Flexibility is to the mind what relaxing is to the body. A balanced body in flow is reflected in a balanced mind and intuitive thinking. If you have fixed ideas, change of focus is difficult. But if you are accepting in your mind, you can respond flexibly in conversation to every nuance.

The thinking mind accesses its thoughts through the energy of your whole being and then expresses itself again through the whole body – except when the conduit is blocked and true feeling and good thinking have no means of being expressed. If you are steered by a default agenda, such open responsiveness is impossible. You only have to witness someone assure you quickly that everything is fine, when their whole body is expressing stress and unhappiness, to realise how real communication is blocked by the contradiction of spoken and unspoken messages.

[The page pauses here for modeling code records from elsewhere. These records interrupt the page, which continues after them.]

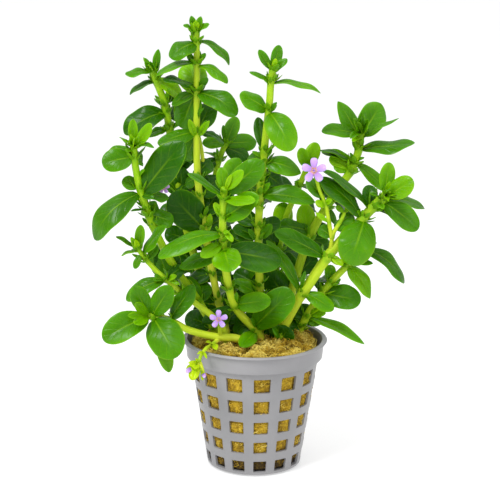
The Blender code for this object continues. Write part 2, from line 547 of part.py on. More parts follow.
def tube(points, radii, sides=6):
    """A bmesh tube in mm through the points, tapered and capped."""
    curve = bpy.data.curves.new("tube", "CURVE")
    curve.dimensions = "3D"
    curve.bevel_depth = 1.0
    curve.bevel_resolution = (sides - 4) // 2
    curve.use_fill_caps = True
    spline = curve.splines.new("POLY")
    spline.points.add(len(points) - 1)
    for k, point in enumerate(points):
        share = k / (len(points) - 1)
        spline.points[k].co = (*point, 1)
        spline.points[k].radius = radii[0] + (radii[1] - radii[0]) * share
    holder = bpy.data.objects.new("tube", curve)
    bpy.context.scene.collection.objects.link(holder)
    evaluated = holder.evaluated_get(bpy.context.evaluated_depsgraph_get())
    mesh = bpy.data.meshes.new_from_object(evaluated)
    bm = bmesh.new()
    bm.from_mesh(mesh)
    bmesh.ops.remove_doubles(bm, verts=bm.verts, dist=0.001)
    bmesh.ops.recalc_face_normals(bm, faces=bm.faces)
    bpy.data.objects.remove(holder)
    bpy.data.curves.remove(curve)
    bpy.data.meshes.remove(mesh)
    return bm


def blade(base, tip, leaf, rings):
    """A bmesh leaf blade in mm: a flat upper face, and a keel under its midrib."""
    lift = math.radians(leaf.lift)
    face = Vector((0, -math.cos(lift), math.sin(lift)))
    along = (tip - base).normalized()
    face = (face - face.dot(along) * along).normalized()
    side = face.cross(along)
    thick = min(LEAF_THICK, NARROW_LEAF_THICK * leaf.width)
    bm = bmesh.new()
    bmesh.ops.create_uvsphere(bm, u_segments=3, v_segments=rings, radius=1)
    for vert in bm.verts:
        step = 1 - math.acos(max(-1, min(1, vert.co.z))) / math.pi
        share = 1 - (1 - step) ** 1.4
        corner = 0.0
        keel = 0.0
        if vert.co.xy.length > 0.01:
            corner = round(math.atan2(vert.co.y, vert.co.x) * 1.5 / math.pi)
            keel = thick if corner == 0 else 0.0
        width = leaf.width / 2 * half_width(share) * corner
        depth = leaf.bow * 4 * share * (1 - share) - keel
        vert.co = base + (tip - base) * share + side * width + face * depth
    return bm


def build_pot(shop):
    """The net pot: a pierced sheet bent round and thickened inward."""
    rows = []
    centre = TOP_ROW_HEIGHT
    for k in range(HOLE_ROWS):
        tall = HOLE_TALL * HOLE_SHRINK ** k
        rows += [centre + tall / 2, centre - tall / 2]
        centre -= ROW_PITCH * PITCH_SHRINK ** k
    rim_under = POT_HEIGHT - WALL
    band_foot = rim_under - BAND_DEPTH
    profile = [(0, 0), (SLOT_INNER, 0), (SLOT_OUTER, 0), (BASE_RADIUS - FOOT_EDGE, 0),
               (BASE_RADIUS, FOOT_EDGE)]
    first_hole = len(profile)
    profile += [(WALL_FOOT_RADIUS + WALL_FLARE * z, z) for z in reversed(rows)]
    profile += [(WALL_FOOT_RADIUS + WALL_FLARE * band_foot, band_foot),
                (BAND_RADIUS - 0.5, band_foot + BAND_SLOPE), (BAND_RADIUS, rim_under - 0.2),
                (RIM_RADIUS, rim_under)]
    columns = 2 * HOLE_COLUMNS
    bm = bmesh.new()
    bmesh.ops.create_grid(bm, x_segments=columns, y_segments=len(profile) - 1, size=0.5)
    places = {}
    for vert in bm.verts:
        column = round((vert.co.x + 0.5) * columns)
        places[vert] = (column, round((vert.co.y + 0.5) * (len(profile) - 1)))
    holes = []
    for face in bm.faces:
        column = min(places[v][0] for v in face.verts)
        station = min(places[v][1] for v in face.verts)
        row = station - first_hole
        in_wall = row % 2 == 0 and 0 <= row < 2 * HOLE_ROWS
        if column % 2 == 0 and (in_wall or station == 1):
            holes.append(face)
    pitch = math.tau / HOLE_COLUMNS
    for vert, (column, station) in places.items():
        azimuth = FIRST_COLUMN + pitch * (column // 2)
        azimuth += pitch * HOLE_SHARE * (0.5 if column % 2 else -0.5)
        radius, height = profile[station]
        vert.co = (radius * math.sin(azimuth), -radius * math.cos(azimuth), height)
    bmesh.ops.delete(bm, geom=holes, context="FACES_ONLY")
    bmesh.ops.remove_doubles(bm, verts=bm.verts, dist=0.001)
    pot = shop.add("net_pot", bm, "grey_plastic")
    shell = pot.modifiers.new("wall", "SOLIDIFY")
    shell.thickness = WALL * MM
    shell.offset = -1
    shell.use_even_offset = True


def wool_profile():
    """The wool's outline as (radius, height), from the middle below to the top."""
    def inside(height):
        return WALL_FOOT_RADIUS + WALL_FLARE * height - WALL - WOOL_CLEAR

    brim = BAND_RADIUS - WALL - WOOL_CLEAR
    return [(0, WOOL_FOOT), (12.5, WOOL_FOOT), (inside(4) - 1, 4), (inside(16), 16),
            (inside(29), 29), (inside(42), 42.8), (brim - 0.4, WOOL_TOP - 2.4),
            (brim - 1.6, WOOL_TOP - 1), (17.5, WOOL_TOP - 0.4), (9, WOOL_TOP),
            (0, WOOL_TOP)]


def build_wool(shop, feet):
    """The lump of rock wool, with a socket round the foot of every stem."""
    profile = wool_profile()
    bm = bmesh.new()
    bmesh.ops.create_uvsphere(bm, u_segments=18, v_segments=len(profile) - 1, radius=1)
    for vert in bm.verts:
        polar = math.acos(max(-1, min(1, -vert.co.z)))
        radius, height = profile[round(polar / math.pi * (len(profile) - 1))]
        around = vert.co.xy.normalized() if radius > 0 else Vector((0, 0))
        spot = Vector((around.x * radius, around.y * radius, height))
        lump = noise.noise(spot / LUMP_SPAN) * WOOL_LUMP
        if height > WOOL_TOP - LUMPY_TOP:
            height += lump * 1.5
        if radius > 0:
            radius -= abs(lump) * 0.6
        vert.co = (around.x * radius, around.y * radius, height)
    wool = shop.add("rock_wool", bm, "rock_wool")
    sockets = shop.group("sockets")
    for name, points, radius in feet:
        deeper = points[0] + (points[0] - points[1]).normalized() * GAP * 1.5
        clear = (radius + GAP * 1.3) * math.sqrt(2)
        shop.add("socket_" + name, tube([deeper, points[1]], (clear, clear), 4), "rock_wool",
                 sockets)
    cut = wool.modifiers.new("sockets", "BOOLEAN")
    cut.operation = "DIFFERENCE"
    cut.operand_type = "COLLECTION"
    cut.collection = sockets


def root_of(leaf, tip, way, points, radii, lean, clear):
    """Where a leaf starts: by its stem's surface, on the side its tip is on."""
    sighted = placed(min(way, key=lambda place: (place.xy - Vector(leaf.at)).length), lean)
    best = None
    for k, (a, b) in enumerate(zip(points, points[1:])):
        t = max(0.0, min(1.0, (sighted - a).dot(b - a) / (b - a).length_squared))
        node = a + (b - a) * t
        if best is None or (node - sighted).length < best[0]:
            best = ((node - sighted).length, node, (b - a).normalized(),
                    (k + t) / (len(points) - 1))
    node, along, share = best[1:]
    radius = radii[0] + (radii[1] - radii[0]) * share
    out = tip - node
    out = (out - out.dot(along) * along).normalized()
    return node + out * (radius + clear if clear > 0 else radius * ROOT_SINK)


def build_shoot(shop, shoot):
    """A stem with its twigs and small leaves grown on, and its large leaves."""
    way = smooth_way(shoot.stem)
    points = even_points(way, STEM_STEP, shoot.lean)
    stem = shop.add("shoot_" + shoot.name, tube(points, shoot.radii), "stem")
    growths = shop.group("growths_" + shoot.name)
    axes = [(way, points, shoot.radii)]
    for k, twig in enumerate(shoot.twigs):
        twig_way = smooth_way(twig)
        twig_points = even_points(twig_way, TWIG_STEP, shoot.lean)
        shop.add(f"twig_{shoot.name}_{k + 1}", tube(twig_points, TWIG_RADII, 4), "stem",
                 growths)
        axes.append((twig_way, twig_points, TWIG_RADII))
    own = 0
    for k, leaf in enumerate(shoot.leaves):
        axis = min(axes, key=lambda a: min((p.xy - Vector(leaf.at)).length for p in a[0]))
        tip = placed(leaf.tip, shoot.lean)
        root = root_of(leaf, tip, *axis, shoot.lean, GAP * 1.5 if leaf.own else 0)
        if leaf.own:
            own += 1
            bm = blade(root, tip, leaf, LEAF_RINGS)
            shop.add(f"leaf_{shoot.name}_{own}", bm, "leaf_" + leaf.tone)
        else:
            rings = min(SMALL_RINGS, 2 + int((tip - root).length / RING_SPAN))
            bm = blade(root, tip, leaf, rings)
            shop.add(f"growth_{shoot.name}_{k + 1}", bm, "leaf_" + leaf.tone, growths)
    union = stem.modifiers.new("growths", "BOOLEAN")
    union.operation = "UNION"
    union.operand_type = "COLLECTION"
    union.collection = growths
    return shoot.name, points, shoot.radii[0]


def build_flower(shop, name, centre, size):
    """A corolla of five rounded petals, one thin piece facing the viewer."""
    bm = bmesh.new()
    spokes = 4 * PETALS
    bmesh.ops.create_circle(bm, cap_ends=True, segments=spokes, radius=1)
    toward = (EYE - centre).normalized()
    right = Vector((0, 0, 1)).cross(toward).normalized()
    upward = toward.cross(right)
    for vert in bm.verts:
        angle = math.atan2(vert.co.x, vert.co.y)
        petal = abs(math.cos(angle * PETALS / 2)) ** 0.7
        radius = FLOWER_RADIUS * size * (FLOWER_THROAT + (1 - FLOWER_THROAT) * petal)
        vert.co = (centre + (right * math.sin(angle) + upward * math.cos(angle)) * radius
                   + toward * FLOWER_CUP * petal)
    flower = shop.add(name, bm, "petal")
    sheet = flower.modifiers.new("petal", "SOLIDIFY")
    sheet.thickness = PETAL_THICK * MM
    sheet.offset = 0


def main():
    """Builds the pot, the wool and the plant."""
    shop = Workshop()
    build_pot(shop)
    feet = [build_shoot(shop, shoot) for shoot in SHOOTS]
    build_wool(shop, feet)
    flowers = [(placed(place, shoot.lean), size) for shoot in SHOOTS
               for place, size in shoot.flowers]
    for k, (centre, size) in enumerate(flowers):
        build_flower(shop, f"flower_{k + 1}", centre, size)


main()
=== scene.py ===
"""The visible model of a bacopa growing from rock wool in a small net pot.

The plant is laid out in mm on an upright sheet through the pot's axis, as its
solids are, and MM turns a size into metres where a mesh is made. +Z is up, and
the side that the plant is looked at from is -Y.
"""
import logging
import math
import random
from dataclasses import dataclass, field
from enum import Enum
from typing import Any, Callable, Sequence

import bmesh
import bpy
from mathutils import Matrix, Vector, noise


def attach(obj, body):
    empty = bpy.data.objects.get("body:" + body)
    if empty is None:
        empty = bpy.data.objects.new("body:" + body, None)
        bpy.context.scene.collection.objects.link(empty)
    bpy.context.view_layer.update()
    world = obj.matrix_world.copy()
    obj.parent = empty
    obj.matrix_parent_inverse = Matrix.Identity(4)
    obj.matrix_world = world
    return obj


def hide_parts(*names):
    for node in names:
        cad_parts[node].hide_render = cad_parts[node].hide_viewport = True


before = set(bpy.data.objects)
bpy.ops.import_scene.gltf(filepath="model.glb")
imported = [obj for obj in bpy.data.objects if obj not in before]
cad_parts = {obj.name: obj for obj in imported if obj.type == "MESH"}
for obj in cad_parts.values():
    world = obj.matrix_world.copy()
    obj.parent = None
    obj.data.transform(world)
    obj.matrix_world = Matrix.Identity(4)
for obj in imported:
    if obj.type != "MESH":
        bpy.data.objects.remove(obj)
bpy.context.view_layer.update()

LOG = logging.getLogger("potted_bacopa")
MM = 0.001
WELD = 0.002 * MM
EYE = Vector((-2.1, -606.0, 233.0))
RIM_HEIGHT = 49.5
BODY = "root"
WHITE = (1.0, 1.0, 1.0, 1.0)

Colour = tuple[int, int, int]
Place = tuple[float, float, float]
Sockets = dict[str | int, Any]


def linear(colour: Colour) -> list[float]:
    """A colour in sRGB from 0 to 255 as four linear channels."""
    return [c / 12.92 if c <= 0.04045 else ((c + 0.055) / 1.055) ** 2.4
            for c in (channel / 255 for channel in colour)] + [1.0]


def clamped(number: float) -> float:
    """A number, kept between 0 and 1."""
    return max(0.0, min(1.0, number))


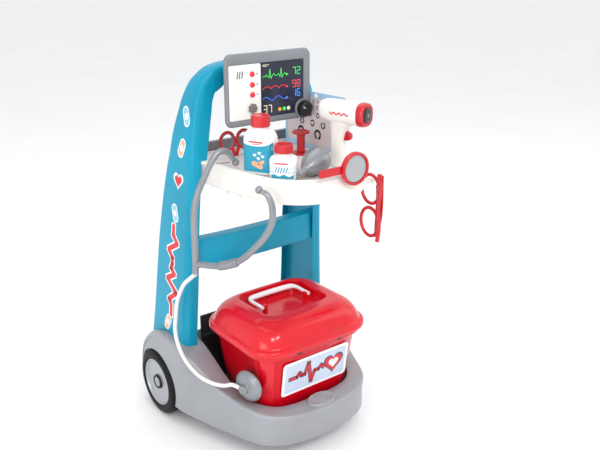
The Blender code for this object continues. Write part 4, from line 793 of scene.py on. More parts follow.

If you observe closely someone running an agenda, you will notice a lack of freedom in the body. Maybe breathing is shallow, or shoulders are held slightly high, or their head moves little in relation to shoulders. Each default agenda has its own typical body pattern, breathing, and way of moving and responding. These holding patterns restrict the person's access to spontaneous feelings of joy, sadness and other basic emotions, and their lack of felt expression inhibits relationships and forfeits trust in conversation.

There's a further huge benefit when your body lets go: it then informs you of deeply embodied insights before your mind has become aware of information. Bodily movement precedes words to express the somatic reaction. In conversation with someone, their gestures, tone of voice, micro‐movements and breathing often give you information ahead – and at times in direct contradiction – of their words. It's when you let go that you pick up the other person's energy. For example, your body at a cellular level picks up internal conflict or untruthfulness in another person from tiny clues not consciously noticed by your mind, and this awareness is transmitted to the mind at first nonverbally as an instinct or hunch. If you rely solely on your intellectual brain, you miss much of this data and therefore cannot respond accurately or empathetically to the other person.